Darren certainly seized the opportunity, rising to become a service engineer at the age of 21. “That was my ambition, because it meant I’d get a company car,” he says. “I thought: ‘Happy days, I’ve made it!’”
He went on to join ICM Group in Birstall, where he worked for 18 months before joining Peter Wilkinson, now recognised as one of the UK’s wealthiest businessmen, to work in IT engineering – before moving into sales, where Darren’s background in IT engineering proved invaluable.
“Engineers tend to be pragmatic and logical,” he says.
“As the company took on more and more suppliers, Peter asked me to move into a commercial role – which meant learning about procurement, finance and legal issues – transferable skills.”
When Peter formed Planet Online, Darren joined as director of operations in 1997. And when the business was bought by Energis the following year, he helped it grow from a £22m turnover business employing 100 people to one generating £154m of sales and employing 500.
Darren became group procurement director, working with offices in the UK, Ireland, Holland, Switzerland, Germany and Italy. “I would look for the best products across all these territories,” he says, “I would be dealing with five different nationalities. I learned an incredible amount about people and I really enjoyed myself.”
Eventually, Darren left to return to sales – briefly working for an IT firm in Cheshire – before embarking on self-employment and setting up Brighter Connections as an all-round IT practice.
“I’d had the itch for about five years,” he admits. “When I started on my own, I felt I had a good base of skills. But I had no customers and that was my biggest anxiety. But I knew I was capable of selling.”
Darren launched the business from offices at a Paddock mill where the firm was based for eight years.
Brighter Connections moved to its current address at Edgerton about a year ago. It now employs 14 people and has built up an impressive client list by offering technological solutions, software packages and professional services.
The firm has adopted “profit from IT” as its statement of intent, says Darren, adding: “We aim to help customers transform their IT function from a cost centre into a profit centre. We are not there just to take money off them for fulfilling their immediate needs for a PC or a laptop.

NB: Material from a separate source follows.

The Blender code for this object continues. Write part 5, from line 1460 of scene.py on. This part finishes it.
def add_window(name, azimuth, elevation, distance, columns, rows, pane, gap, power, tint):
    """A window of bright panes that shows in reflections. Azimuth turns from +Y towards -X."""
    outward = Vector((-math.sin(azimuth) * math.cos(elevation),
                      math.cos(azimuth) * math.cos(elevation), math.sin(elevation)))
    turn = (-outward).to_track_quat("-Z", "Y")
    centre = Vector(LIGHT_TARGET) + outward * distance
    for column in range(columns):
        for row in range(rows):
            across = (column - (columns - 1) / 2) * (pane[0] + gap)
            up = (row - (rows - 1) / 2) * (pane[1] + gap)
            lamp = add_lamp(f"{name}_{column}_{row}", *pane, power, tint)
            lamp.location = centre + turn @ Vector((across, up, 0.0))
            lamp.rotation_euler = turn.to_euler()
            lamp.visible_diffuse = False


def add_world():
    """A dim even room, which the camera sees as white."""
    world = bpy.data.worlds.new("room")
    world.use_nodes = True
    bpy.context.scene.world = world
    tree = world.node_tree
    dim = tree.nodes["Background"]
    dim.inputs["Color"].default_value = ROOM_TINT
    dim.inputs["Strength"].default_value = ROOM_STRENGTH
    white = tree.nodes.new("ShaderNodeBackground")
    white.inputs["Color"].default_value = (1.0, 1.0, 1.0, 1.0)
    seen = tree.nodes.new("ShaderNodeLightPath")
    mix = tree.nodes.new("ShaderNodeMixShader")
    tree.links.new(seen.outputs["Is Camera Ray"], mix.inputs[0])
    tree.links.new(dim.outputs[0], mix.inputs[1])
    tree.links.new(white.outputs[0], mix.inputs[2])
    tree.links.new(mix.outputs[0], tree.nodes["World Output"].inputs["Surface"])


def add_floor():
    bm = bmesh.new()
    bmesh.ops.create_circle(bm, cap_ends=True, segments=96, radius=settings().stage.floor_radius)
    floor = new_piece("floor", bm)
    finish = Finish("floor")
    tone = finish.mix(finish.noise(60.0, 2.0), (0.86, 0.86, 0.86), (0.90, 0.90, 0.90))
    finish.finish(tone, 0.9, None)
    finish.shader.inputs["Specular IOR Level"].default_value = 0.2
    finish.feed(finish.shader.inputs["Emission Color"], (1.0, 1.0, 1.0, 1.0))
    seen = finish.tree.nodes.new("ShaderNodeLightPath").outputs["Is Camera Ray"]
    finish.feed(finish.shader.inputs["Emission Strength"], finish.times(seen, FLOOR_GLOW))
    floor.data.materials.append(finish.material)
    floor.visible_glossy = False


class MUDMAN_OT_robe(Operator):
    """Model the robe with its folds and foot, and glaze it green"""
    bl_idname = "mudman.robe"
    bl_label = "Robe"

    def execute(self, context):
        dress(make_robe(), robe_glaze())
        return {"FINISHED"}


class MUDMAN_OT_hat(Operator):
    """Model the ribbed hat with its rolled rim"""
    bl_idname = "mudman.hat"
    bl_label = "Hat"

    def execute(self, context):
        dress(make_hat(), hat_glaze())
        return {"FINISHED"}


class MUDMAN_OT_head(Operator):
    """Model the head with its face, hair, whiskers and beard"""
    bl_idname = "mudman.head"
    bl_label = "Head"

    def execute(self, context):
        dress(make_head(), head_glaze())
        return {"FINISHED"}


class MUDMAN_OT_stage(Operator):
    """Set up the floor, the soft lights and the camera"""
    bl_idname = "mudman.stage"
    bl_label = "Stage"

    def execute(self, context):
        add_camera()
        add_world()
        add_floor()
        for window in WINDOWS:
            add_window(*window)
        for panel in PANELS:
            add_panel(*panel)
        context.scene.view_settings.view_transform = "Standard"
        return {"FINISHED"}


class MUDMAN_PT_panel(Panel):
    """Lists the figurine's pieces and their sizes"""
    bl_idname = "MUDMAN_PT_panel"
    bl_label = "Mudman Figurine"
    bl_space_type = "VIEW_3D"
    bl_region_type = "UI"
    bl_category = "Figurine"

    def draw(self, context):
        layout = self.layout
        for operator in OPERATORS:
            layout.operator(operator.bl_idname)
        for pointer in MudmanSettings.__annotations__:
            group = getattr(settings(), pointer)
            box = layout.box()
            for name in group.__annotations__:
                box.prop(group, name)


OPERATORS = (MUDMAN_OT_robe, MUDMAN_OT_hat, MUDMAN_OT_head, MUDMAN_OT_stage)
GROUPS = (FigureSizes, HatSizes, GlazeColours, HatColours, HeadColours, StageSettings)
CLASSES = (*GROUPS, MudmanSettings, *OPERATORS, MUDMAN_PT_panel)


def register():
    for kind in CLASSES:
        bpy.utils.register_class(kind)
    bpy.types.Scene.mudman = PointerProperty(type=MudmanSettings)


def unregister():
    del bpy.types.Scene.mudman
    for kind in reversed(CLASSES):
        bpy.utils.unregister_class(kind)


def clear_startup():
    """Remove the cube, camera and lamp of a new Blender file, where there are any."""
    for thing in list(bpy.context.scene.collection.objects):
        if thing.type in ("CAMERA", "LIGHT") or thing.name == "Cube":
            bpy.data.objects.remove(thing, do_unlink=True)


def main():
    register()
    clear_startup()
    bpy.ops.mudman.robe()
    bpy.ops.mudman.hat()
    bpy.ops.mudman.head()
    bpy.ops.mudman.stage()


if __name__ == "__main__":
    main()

“It is about what we can provide to make their business more cost-effective and give it a more competitive edge. The aim is to put the customer at the centre of the transaction.”

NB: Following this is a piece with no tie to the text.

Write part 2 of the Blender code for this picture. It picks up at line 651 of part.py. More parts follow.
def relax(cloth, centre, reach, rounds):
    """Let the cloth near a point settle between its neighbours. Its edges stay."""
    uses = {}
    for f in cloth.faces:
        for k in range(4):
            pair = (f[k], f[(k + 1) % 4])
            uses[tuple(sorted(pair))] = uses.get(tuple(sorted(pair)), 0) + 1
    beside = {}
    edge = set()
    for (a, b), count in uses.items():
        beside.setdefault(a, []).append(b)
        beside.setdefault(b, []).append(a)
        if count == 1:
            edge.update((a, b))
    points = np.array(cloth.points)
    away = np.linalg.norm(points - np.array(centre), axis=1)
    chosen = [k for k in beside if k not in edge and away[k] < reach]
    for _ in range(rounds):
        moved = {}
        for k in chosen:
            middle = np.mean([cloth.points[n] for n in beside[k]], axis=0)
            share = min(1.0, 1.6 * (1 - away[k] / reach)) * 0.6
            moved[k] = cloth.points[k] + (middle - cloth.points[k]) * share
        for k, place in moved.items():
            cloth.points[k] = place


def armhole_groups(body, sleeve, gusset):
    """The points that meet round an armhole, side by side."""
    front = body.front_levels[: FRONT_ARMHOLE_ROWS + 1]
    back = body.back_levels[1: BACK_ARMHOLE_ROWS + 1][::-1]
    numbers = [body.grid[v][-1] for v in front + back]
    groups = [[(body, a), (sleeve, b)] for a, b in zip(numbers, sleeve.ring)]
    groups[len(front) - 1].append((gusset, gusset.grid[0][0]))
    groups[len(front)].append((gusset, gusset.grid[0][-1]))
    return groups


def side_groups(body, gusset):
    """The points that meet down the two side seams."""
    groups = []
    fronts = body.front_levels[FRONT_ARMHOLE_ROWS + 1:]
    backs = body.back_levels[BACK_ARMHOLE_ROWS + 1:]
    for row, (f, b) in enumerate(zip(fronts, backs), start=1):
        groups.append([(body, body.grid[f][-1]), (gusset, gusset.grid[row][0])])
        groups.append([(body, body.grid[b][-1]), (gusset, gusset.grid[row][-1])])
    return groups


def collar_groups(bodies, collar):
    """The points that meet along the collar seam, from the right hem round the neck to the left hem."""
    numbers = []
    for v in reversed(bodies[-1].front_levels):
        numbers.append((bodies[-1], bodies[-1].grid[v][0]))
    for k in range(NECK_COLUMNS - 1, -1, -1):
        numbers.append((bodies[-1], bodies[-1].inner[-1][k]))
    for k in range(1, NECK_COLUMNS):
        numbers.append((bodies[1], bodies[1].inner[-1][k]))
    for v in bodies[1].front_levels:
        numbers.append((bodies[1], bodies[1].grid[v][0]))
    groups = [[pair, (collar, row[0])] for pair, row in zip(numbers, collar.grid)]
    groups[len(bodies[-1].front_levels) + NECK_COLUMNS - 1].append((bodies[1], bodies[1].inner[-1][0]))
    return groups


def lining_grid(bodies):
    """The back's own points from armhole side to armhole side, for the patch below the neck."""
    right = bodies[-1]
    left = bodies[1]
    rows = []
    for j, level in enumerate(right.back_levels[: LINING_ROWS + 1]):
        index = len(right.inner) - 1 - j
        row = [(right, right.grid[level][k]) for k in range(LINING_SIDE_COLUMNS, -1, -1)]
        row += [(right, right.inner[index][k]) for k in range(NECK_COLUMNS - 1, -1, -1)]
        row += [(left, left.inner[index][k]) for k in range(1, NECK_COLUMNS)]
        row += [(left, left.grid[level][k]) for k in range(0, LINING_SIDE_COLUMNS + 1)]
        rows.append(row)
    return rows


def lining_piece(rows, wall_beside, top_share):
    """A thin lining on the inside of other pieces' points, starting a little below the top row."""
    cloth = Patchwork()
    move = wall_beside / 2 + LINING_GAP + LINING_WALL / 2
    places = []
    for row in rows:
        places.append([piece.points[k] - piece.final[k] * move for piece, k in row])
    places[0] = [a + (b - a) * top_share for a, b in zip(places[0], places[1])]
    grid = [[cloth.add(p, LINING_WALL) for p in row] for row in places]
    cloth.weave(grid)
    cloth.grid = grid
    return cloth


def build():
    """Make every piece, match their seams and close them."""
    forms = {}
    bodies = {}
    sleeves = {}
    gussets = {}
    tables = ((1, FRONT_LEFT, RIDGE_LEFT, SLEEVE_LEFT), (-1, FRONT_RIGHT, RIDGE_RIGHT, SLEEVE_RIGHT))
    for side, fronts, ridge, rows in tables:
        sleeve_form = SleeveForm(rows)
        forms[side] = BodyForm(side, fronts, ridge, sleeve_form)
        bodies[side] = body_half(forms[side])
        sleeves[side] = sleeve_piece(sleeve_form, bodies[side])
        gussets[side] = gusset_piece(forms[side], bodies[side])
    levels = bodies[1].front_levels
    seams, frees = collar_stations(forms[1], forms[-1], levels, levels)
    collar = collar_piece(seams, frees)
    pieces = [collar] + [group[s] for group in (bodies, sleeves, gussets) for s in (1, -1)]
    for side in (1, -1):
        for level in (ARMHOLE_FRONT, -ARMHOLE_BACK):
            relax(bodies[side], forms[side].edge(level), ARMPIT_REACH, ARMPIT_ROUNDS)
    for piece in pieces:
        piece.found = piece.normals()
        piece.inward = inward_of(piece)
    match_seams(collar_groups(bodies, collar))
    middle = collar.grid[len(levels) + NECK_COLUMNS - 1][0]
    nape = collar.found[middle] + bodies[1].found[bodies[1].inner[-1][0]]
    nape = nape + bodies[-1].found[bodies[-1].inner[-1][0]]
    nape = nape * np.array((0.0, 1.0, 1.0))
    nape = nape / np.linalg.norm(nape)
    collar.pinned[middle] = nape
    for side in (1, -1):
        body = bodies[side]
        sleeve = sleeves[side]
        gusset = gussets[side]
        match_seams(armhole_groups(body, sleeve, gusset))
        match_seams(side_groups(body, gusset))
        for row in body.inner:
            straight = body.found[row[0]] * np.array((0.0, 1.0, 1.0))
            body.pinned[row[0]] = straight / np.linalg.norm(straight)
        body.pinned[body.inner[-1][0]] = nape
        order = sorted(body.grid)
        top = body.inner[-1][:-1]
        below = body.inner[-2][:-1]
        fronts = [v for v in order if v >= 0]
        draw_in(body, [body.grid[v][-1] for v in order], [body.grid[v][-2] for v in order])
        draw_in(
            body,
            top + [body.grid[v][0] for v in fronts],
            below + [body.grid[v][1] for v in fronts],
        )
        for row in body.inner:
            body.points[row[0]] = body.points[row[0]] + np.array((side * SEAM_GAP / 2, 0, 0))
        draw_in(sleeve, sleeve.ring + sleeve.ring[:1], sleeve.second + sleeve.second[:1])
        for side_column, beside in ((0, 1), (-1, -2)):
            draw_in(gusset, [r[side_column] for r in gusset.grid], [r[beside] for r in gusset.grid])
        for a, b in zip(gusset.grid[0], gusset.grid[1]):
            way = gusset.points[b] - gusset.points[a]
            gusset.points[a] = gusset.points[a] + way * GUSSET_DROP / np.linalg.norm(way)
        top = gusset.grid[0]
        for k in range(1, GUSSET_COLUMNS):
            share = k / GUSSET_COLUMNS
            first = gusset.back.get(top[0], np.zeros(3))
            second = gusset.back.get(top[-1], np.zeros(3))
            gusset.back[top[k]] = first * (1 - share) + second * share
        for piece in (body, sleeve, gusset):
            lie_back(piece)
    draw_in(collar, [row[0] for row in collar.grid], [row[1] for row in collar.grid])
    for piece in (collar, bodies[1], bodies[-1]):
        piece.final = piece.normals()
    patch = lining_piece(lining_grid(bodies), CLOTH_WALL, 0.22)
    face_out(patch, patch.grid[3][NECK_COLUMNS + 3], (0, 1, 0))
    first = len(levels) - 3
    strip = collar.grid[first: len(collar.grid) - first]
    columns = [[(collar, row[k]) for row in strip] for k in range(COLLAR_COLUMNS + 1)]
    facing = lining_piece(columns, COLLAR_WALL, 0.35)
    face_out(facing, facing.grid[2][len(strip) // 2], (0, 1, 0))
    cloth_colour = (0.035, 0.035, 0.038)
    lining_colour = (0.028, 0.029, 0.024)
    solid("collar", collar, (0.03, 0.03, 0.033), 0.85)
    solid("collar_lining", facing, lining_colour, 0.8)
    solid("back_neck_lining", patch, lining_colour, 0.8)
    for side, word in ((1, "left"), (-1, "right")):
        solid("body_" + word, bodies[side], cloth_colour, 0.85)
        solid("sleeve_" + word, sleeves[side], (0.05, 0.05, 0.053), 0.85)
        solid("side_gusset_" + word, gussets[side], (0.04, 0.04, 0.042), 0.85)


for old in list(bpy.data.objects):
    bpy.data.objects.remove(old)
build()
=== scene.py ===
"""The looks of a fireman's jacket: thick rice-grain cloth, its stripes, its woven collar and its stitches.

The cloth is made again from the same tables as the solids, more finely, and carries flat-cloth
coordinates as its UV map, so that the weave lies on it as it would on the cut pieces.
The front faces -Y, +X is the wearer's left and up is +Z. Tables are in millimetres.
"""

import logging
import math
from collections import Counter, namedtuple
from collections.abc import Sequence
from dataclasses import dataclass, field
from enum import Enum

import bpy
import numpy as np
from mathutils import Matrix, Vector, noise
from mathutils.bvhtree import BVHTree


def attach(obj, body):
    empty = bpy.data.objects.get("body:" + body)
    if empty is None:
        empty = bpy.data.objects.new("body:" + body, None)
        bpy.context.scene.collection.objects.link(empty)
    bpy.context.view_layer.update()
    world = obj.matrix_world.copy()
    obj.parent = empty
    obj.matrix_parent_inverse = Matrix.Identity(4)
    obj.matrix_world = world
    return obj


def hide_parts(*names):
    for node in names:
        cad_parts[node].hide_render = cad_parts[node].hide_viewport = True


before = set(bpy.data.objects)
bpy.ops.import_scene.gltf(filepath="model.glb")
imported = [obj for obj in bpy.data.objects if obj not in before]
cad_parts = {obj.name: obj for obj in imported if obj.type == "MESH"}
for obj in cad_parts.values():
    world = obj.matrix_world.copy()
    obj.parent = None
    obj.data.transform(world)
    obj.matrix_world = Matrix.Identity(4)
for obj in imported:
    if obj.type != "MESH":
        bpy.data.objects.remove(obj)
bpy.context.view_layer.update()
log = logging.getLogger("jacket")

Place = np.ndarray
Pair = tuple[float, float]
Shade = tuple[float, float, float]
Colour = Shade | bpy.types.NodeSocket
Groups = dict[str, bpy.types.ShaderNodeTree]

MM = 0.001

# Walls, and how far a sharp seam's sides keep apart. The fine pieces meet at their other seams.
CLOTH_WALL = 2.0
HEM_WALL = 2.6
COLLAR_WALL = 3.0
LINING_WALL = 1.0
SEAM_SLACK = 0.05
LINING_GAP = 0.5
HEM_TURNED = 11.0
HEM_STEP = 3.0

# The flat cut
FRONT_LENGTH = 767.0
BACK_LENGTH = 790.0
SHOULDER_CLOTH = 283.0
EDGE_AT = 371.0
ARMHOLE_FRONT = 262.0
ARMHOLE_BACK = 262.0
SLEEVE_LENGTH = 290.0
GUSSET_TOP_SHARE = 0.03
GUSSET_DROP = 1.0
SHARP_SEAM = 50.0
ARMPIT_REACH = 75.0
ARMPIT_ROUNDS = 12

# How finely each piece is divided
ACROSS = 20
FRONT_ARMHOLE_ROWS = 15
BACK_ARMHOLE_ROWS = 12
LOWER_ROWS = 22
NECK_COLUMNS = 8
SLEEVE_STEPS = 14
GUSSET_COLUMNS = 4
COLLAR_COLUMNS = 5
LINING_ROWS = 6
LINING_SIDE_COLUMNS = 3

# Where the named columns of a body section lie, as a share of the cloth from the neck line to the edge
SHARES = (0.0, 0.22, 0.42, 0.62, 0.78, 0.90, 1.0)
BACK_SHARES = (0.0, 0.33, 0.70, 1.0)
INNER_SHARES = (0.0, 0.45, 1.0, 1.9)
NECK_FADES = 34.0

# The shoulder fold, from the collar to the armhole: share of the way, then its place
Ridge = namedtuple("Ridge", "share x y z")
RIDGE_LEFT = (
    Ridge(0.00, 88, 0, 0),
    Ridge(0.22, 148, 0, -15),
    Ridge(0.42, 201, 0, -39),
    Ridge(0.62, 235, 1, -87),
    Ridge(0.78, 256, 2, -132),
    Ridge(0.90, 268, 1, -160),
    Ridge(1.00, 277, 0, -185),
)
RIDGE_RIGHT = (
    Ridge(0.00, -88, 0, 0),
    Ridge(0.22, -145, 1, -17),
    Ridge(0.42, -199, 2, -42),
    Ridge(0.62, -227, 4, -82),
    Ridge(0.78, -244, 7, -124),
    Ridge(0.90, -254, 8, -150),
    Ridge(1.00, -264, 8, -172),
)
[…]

Among its successes, Brighter Connections has completed contracts for clients including Huddersfield accountancy firm Revell Ward and vehicle management group FMG – in the latter case saving them a five-figure sum by providing an innovative system allowing 25% of FMG’s staff to work from home with access to all necessary applications in the event of bad weather stopping them getting into the office.
“We try to demystify It for our clients” says Darren. “We make sure our proposals are easy to understand, relevant to the customers’ needs.”

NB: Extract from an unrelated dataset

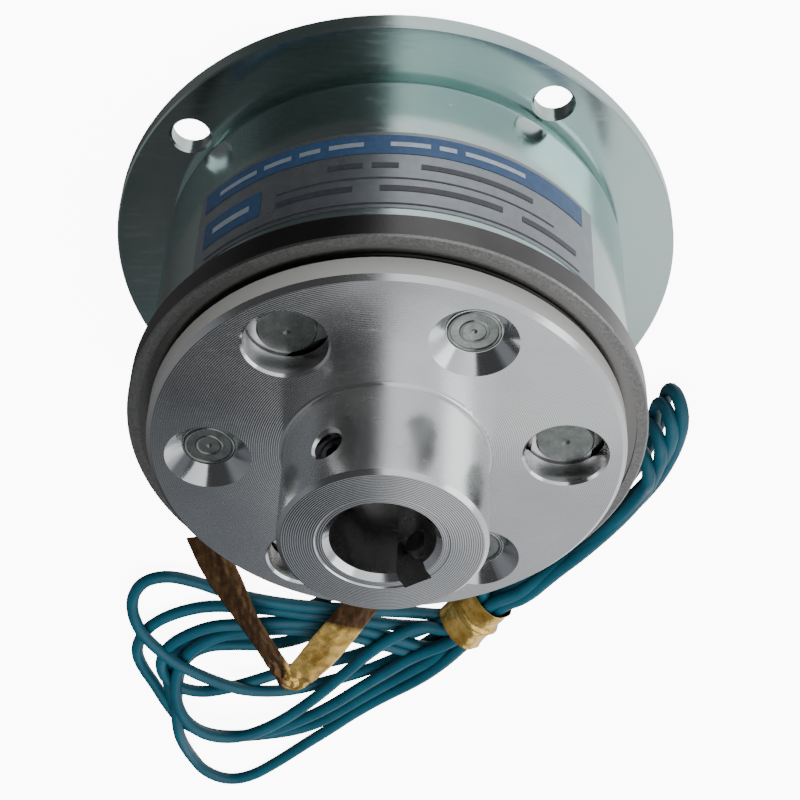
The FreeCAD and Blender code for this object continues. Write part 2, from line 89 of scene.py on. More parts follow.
# The loose loops beyond the tie, each from its upper strand round the tip to its lower strand.
# The fourth and fifth start where the two leads come in.
LOOPS = {
    "first": (
        (-0.0070, 0.1020, 0.0026), (0.0000, 0.1003, 0.0040), (0.0080, 0.1001, 0.0041),
        (0.0150, 0.0998, 0.0041), (0.0215, 0.0992, 0.0040), (0.0275, 0.0984, 0.0036),
        (0.0335, 0.0968, 0.0034), (0.0392, 0.0942, 0.0032), (0.0455, 0.0924, 0.0032),
        (0.0512, 0.0948, 0.0034), (0.0538, 0.1020, 0.0036), (0.0523, 0.1105, 0.0042),
        (0.0480, 0.1154, 0.0056), (0.0430, 0.1192, 0.0070), (0.0350, 0.1250, 0.0066),
        (0.0288, 0.1294, 0.0052), (0.0198, 0.1314, 0.0032), (0.0105, 0.1292, 0.0015),
        (0.0025, 0.1250, 0.0014), (-0.0050, 0.1194, 0.0014), (-0.0115, 0.1128, 0.0018),
    ),
    "second": (
        (-0.0090, 0.1066, 0.0028), (-0.0010, 0.1050, 0.0038), (0.0070, 0.1031, 0.0041),
        (0.0150, 0.1025, 0.0041), (0.0235, 0.1021, 0.0034), (0.0322, 0.1031, 0.0022),
        (0.0380, 0.1038, 0.0020), (0.0438, 0.1060, 0.0022), (0.0485, 0.1092, 0.0024),
        (0.0520, 0.1140, 0.0022), (0.0538, 0.1205, 0.0018), (0.0528, 0.1268, 0.0014),
        (0.0503, 0.1330, 0.0014), (0.0480, 0.1400, 0.0014), (0.0448, 0.1475, 0.0014),
        (0.0394, 0.1516, 0.0014), (0.0323, 0.1524, 0.0014), (0.0242, 0.1506, 0.0014),
        (0.0176, 0.1484, 0.0014), (0.0116, 0.1444, 0.0014), (0.0055, 0.1376, 0.0014),
        (-0.0008, 0.1303, 0.0020), (-0.0066, 0.1222, 0.0038), (-0.0120, 0.1134, 0.0064),
    ),
    "third": (
        (-0.0120, 0.1120, 0.0050), (-0.0040, 0.1098, 0.0040), (0.0050, 0.1062, 0.0041),
        (0.0130, 0.1052, 0.0042), (0.0215, 0.1048, 0.0046), (0.0295, 0.1057, 0.0050),
        (0.0362, 0.1064, 0.0052), (0.0422, 0.1106, 0.0050), (0.0462, 0.1152, 0.0046),
        (0.0482, 0.1215, 0.0042), (0.0476, 0.1272, 0.0038), (0.0447, 0.1312, 0.0036),
        (0.0398, 0.1327, 0.0036), (0.0350, 0.1314, 0.0036), (0.0295, 0.1290, 0.0034),
        (0.0246, 0.1272, 0.0026), (0.0200, 0.1254, 0.0018), (0.0135, 0.1232, 0.0014),
        (0.0062, 0.1204, 0.0014), (-0.0012, 0.1152, 0.0016), (-0.0082, 0.1082, 0.0028),
    ),
    "fourth": (
        (0.0245, 0.1124, 0.0014), (0.0310, 0.1138, 0.0014), (0.0380, 0.1148, 0.0014),
        (0.0432, 0.1184, 0.0014), (0.0460, 0.1230, 0.0014), (0.0475, 0.1292, 0.0014),
        (0.0466, 0.1362, 0.0020), (0.0438, 0.1440, 0.0034), (0.0388, 0.1482, 0.0040),
        (0.0310, 0.1486, 0.0040), (0.0235, 0.1458, 0.0040), (0.0165, 0.1410, 0.0040),
        (0.0098, 0.1350, 0.0040), (0.0035, 0.1278, 0.0040), (-0.0025, 0.1204, 0.0048),
        (-0.0080, 0.1130, 0.0060),
    ),
    "fifth": (
        (0.0165, 0.1142, 0.0014), (0.0235, 0.1171, 0.0014), (0.0310, 0.1174, 0.0014),
        (0.0378, 0.1182, 0.0014), (0.0424, 0.1222, 0.0014), (0.0446, 0.1280, 0.0016),
        (0.0452, 0.1360, 0.0036), (0.0452, 0.1450, 0.0054), (0.0442, 0.1530, 0.0038),
        (0.0428, 0.1605, 0.0018), (0.0402, 0.1668, 0.0014), (0.0350, 0.1702, 0.0014),
        (0.0290, 0.1684, 0.0014), (0.0222, 0.1614, 0.0014), (0.0158, 0.1538, 0.0014),
        (0.0104, 0.1478, 0.0014), (0.0046, 0.1408, 0.0014), (-0.0022, 0.1328, 0.0022),
        (-0.0086, 0.1240, 0.0046), (-0.0138, 0.1142, 0.0074),
    ),
    "sixth": (
        (-0.0110, 0.1148, 0.0044), (-0.0030, 0.1128, 0.0040), (0.0050, 0.1094, 0.0041),
        (0.0130, 0.1080, 0.0041), (0.0215, 0.1078, 0.0041), (0.0300, 0.1094, 0.0041),
        (0.0370, 0.1124, 0.0041), (0.0418, 0.1176, 0.0041), (0.0443, 0.1238, 0.0042),
        (0.0452, 0.1302, 0.0050), (0.0444, 0.1366, 0.0062), (0.0412, 0.1426, 0.0068),
        (0.0362, 0.1456, 0.0068), (0.0295, 0.1452, 0.0064), (0.0218, 0.1404, 0.0056),
        (0.0141, 0.1312, 0.0056), (0.0071, 0.1206, 0.0058), (0.0009, 0.1106, 0.0064),
        (-0.0052, 0.1040, 0.0066), (-0.0095, 0.1024, 0.0058),
    ),
}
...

He says: “From the start, I wanted Brighter Connections to be a customer-orientated business. We got ISO accreditation in our first year of trading.”
The credit crunch in the last three months of 2008 were “pretty miserable” and business fell by 50%. “Clients told us it was nothing we had done wrong,” says Darren. “It’s just that the credit crunch stopped everyone in their tracks.
“Business started picking up again in January, 2009, and we turned over 10% less than we had the previous year while making a small profit. The year after that, our business doubled in size. At a time when the market was very tough, our clients found out that what we had been telling them in the good times about our ethics and behaviour was still holding good.
“Customers started entrusting us with bigger and bigger contracts. What happened in 2009 was that we moved from being an available or approved supplier to a preferential supplier because we were trying to create a partnership with our clients.
“We have seen relatively steady growth, but our goal for the next 12 months is to expand turnover by 40%, but keep the same ethics. We can expand without having to compromise our ethics.”
Darren, who lives at Fixby with his wife and two daughters, says: “I think Huddersfield has so much to offer. There’s an energy and a can-do attitude. We have 20 customers based in the south of England. We are 200 miles away, but they say one of the reasons they like us is that we have a no-nonsense attitude.”
Huddersfield is also great cycling country, he says. “I’ve always been interested in sport, but as I got older I couldn’t play football any more. I started running, but I bumped into a couple of guys who were into cycling. I like being outdoors, so I got a bike and instead of going out for two hours and running 10 miles, suddenly I could go out for two hours and cover 30 miles!”
Darren was bitten by the bug, gaining coaching accreditation with British Cycling and co-founding the Kirklees Cycling Academy to develop cycling among youngsters aged six to 18. The academy is based at Spen Valley Sports College, where training takes place indoors during the winter months.
“We have 50 members,” says Darren. “We have some regional and national champions and kids getting onto the bottom rung of the Olympic Development Programme, based at Manchester. We are the 92nd most successful club out of 1,600 in terms of points accrued in road and track racing.
“We had a 20% growth in membership after the Olympics and the success of the British riders. Now we are trying to get a group of people together to campaign for a tarmac race track in the Huddersfield area which would be open to schools and other cycling clubs. It’s early days, but we are determined to get a facility up and running.”